Stated problem: Filter the records below and copy every line containing the word "handed".

Dataset records:
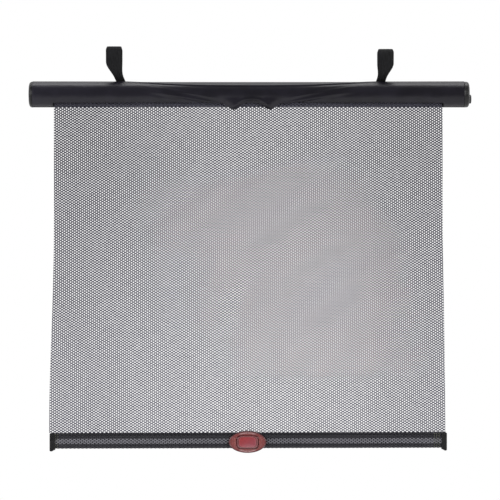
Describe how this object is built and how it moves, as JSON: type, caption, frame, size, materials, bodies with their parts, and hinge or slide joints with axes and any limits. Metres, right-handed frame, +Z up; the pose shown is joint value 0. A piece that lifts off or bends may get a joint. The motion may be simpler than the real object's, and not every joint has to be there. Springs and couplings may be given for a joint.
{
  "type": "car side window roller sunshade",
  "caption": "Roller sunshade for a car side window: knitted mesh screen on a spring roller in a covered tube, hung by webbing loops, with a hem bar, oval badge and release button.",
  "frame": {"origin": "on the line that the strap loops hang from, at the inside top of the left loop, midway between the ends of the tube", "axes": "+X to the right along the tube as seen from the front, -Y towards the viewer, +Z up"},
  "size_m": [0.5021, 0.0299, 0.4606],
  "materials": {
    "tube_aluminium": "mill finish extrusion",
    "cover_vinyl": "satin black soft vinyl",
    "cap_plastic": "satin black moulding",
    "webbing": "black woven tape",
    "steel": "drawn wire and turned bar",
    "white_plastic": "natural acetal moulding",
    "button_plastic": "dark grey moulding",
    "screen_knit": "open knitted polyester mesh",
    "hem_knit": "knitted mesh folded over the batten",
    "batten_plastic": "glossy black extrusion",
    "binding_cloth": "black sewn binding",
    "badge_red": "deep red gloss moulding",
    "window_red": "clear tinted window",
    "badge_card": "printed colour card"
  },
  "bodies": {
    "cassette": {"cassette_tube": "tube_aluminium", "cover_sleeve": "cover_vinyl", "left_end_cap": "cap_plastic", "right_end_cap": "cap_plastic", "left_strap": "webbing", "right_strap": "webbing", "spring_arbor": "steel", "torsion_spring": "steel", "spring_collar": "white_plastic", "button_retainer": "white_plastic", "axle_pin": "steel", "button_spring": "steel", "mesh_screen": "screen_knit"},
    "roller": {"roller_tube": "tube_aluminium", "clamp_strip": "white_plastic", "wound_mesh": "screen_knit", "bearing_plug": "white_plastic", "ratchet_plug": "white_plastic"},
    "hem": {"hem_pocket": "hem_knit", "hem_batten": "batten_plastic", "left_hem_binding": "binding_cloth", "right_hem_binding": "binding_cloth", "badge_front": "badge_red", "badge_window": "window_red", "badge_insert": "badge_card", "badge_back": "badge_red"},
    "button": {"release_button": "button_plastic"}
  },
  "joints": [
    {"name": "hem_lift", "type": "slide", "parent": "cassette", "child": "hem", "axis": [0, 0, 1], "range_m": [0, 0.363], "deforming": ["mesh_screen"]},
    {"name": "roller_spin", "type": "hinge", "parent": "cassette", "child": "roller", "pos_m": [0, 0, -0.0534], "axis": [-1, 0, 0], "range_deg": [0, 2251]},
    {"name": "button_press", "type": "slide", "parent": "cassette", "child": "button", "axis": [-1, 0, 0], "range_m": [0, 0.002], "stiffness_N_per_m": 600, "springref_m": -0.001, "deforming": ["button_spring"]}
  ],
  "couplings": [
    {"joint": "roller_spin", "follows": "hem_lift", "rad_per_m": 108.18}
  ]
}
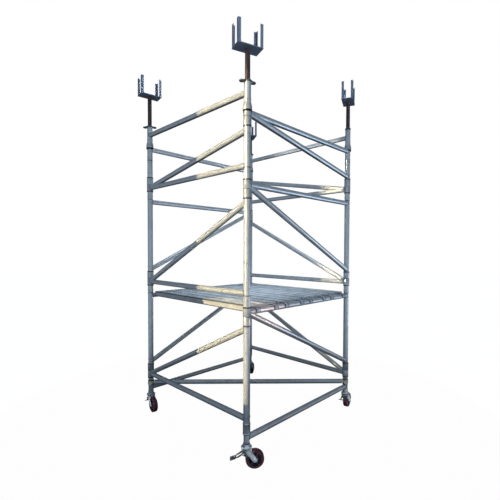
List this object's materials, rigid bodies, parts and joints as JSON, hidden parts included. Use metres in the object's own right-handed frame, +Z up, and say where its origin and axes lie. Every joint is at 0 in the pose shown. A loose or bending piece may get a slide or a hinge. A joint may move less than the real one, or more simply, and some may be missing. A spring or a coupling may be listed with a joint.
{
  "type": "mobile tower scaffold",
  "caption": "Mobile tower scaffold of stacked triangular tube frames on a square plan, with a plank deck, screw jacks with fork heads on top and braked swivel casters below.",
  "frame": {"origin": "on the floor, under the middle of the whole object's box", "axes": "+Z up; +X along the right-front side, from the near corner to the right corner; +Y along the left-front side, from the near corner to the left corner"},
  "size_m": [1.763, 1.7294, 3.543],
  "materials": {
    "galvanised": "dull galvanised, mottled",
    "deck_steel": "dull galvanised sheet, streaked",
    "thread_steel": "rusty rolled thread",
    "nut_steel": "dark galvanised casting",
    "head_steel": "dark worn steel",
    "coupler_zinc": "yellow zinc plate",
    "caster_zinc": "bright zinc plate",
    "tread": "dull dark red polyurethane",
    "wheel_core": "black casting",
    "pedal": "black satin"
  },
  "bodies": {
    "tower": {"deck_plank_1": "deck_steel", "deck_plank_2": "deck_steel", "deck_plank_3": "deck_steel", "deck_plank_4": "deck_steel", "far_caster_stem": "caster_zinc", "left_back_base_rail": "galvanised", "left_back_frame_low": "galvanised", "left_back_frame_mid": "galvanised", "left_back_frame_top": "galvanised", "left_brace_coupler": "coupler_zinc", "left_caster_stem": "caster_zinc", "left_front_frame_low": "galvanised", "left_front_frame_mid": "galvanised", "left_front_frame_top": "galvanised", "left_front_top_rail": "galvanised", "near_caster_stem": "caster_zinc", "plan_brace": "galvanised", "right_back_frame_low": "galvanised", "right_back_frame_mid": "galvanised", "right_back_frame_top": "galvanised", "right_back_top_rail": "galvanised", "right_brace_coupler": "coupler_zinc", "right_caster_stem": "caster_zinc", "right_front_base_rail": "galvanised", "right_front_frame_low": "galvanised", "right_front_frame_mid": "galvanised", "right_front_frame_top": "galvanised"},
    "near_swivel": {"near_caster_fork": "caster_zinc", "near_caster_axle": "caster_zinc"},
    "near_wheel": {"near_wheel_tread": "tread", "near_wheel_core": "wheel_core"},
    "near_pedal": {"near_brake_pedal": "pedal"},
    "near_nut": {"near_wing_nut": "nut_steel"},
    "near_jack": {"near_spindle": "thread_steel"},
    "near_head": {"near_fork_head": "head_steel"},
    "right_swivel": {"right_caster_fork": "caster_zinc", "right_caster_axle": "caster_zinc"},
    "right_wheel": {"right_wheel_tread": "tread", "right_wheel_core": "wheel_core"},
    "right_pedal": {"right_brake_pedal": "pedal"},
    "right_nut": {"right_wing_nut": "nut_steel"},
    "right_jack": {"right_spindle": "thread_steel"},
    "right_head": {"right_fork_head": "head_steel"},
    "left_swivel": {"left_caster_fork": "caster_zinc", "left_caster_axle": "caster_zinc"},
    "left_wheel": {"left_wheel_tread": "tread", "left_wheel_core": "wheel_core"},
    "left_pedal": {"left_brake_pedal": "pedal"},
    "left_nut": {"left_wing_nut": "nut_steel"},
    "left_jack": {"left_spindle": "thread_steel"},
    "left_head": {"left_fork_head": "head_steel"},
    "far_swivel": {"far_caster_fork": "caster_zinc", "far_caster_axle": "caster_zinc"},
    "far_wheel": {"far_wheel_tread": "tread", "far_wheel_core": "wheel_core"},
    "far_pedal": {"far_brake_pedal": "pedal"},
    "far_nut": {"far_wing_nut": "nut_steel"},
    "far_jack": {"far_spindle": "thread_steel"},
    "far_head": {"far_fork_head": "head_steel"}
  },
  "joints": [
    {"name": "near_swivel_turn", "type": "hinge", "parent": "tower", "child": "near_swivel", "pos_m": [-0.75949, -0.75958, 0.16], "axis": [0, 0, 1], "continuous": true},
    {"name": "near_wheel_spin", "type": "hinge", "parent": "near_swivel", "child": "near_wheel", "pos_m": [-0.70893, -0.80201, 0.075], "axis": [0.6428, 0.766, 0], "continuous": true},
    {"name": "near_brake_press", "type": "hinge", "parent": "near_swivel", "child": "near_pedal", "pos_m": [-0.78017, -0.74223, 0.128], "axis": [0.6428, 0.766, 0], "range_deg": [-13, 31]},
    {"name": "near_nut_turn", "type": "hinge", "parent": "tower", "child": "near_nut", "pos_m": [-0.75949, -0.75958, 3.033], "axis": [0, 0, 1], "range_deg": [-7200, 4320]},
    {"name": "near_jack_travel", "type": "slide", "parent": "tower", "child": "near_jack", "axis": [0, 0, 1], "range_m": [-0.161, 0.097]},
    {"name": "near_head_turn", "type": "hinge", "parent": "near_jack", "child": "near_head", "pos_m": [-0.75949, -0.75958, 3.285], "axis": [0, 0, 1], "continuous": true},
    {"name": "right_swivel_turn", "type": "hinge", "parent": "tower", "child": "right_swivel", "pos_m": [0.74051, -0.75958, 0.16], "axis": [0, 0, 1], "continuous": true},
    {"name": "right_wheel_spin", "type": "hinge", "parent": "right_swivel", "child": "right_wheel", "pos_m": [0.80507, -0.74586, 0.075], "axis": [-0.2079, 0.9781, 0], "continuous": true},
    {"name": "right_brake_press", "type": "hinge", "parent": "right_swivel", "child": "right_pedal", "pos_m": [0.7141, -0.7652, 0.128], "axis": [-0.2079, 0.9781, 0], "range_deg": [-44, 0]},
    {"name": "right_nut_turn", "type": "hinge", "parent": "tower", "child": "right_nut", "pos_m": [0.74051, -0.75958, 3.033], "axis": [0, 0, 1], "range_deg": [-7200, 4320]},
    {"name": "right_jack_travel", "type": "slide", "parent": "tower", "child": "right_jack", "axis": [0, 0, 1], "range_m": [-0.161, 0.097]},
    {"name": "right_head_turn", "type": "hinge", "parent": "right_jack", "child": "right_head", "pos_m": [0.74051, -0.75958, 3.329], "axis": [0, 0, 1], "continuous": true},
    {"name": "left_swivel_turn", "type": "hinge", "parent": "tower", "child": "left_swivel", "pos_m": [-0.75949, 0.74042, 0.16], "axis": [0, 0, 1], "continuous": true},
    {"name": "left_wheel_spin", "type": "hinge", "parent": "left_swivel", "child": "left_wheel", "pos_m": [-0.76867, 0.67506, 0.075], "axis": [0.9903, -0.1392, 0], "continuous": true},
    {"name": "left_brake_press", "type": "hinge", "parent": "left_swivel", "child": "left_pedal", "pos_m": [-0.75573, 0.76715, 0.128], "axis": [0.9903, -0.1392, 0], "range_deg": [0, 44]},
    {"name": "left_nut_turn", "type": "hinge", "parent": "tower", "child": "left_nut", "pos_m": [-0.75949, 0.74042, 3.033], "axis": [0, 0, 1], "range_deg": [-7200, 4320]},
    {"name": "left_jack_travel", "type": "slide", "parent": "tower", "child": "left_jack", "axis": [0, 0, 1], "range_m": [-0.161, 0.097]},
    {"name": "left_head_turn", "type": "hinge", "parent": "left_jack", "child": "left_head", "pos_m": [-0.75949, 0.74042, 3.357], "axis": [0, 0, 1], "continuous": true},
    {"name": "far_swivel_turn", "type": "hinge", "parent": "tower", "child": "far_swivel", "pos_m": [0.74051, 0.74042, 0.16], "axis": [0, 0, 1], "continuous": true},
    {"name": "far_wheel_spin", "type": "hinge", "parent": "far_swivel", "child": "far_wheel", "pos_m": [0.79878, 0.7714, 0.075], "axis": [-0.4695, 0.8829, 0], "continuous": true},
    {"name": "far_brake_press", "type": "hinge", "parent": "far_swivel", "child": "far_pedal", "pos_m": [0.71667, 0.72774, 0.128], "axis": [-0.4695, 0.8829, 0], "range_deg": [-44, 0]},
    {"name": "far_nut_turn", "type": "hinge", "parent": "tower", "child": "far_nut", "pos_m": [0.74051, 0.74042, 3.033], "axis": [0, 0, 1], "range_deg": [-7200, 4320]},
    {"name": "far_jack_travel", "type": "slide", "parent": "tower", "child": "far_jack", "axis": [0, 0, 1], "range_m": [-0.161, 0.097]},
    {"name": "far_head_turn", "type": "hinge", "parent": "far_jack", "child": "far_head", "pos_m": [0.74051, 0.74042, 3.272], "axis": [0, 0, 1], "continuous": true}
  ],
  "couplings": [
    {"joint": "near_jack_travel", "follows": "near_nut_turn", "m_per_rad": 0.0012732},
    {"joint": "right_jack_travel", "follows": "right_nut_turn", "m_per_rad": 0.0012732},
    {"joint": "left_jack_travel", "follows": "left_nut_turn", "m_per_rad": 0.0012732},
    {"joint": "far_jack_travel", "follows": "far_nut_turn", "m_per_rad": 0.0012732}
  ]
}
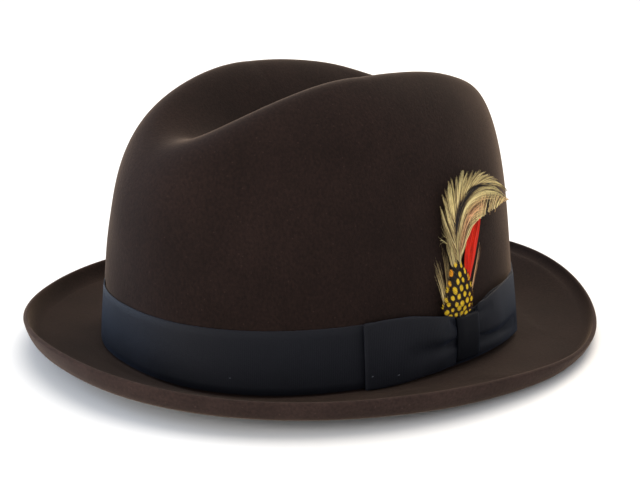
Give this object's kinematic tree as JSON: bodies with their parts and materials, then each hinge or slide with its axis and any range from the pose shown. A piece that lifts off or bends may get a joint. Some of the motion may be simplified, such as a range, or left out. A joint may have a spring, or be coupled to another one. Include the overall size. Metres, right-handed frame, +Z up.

Task answer:
Describe how this object is built and how it moves, as JSON: type, caption, frame, size, materials, bodies with their parts, and hinge or slide joints with axes and any limits. Metres, right-handed frame, +Z up; the pose shown is joint value 0. A piece that lifts off or bends may get a joint. The motion may be simpler than the real object's, and not every joint has to be there. Springs and couplings may be given for a joint.
List this object's materials, rigid bodies, parts and joints as JSON, hidden parts included. Use metres in the object's own right-handed frame, +Z up, and say where its origin and axes lie. Every joint is at 0 in the pose shown. A loose or bending piece may get a slide or a hinge. A joint may move less than the real one, or more simply, and some may be missing. A spring or a coupling may be listed with a joint.
Give this object's kinematic tree as JSON: bodies with their parts and materials, then each hinge or slide with its axis and any range from the pose shown. A piece that lifts off or bends may get a joint. Some of the motion may be simplified, such as a range, or left out. A joint may have a spring, or be coupled to another one. Include the overall size. Metres, right-handed frame, +Z up.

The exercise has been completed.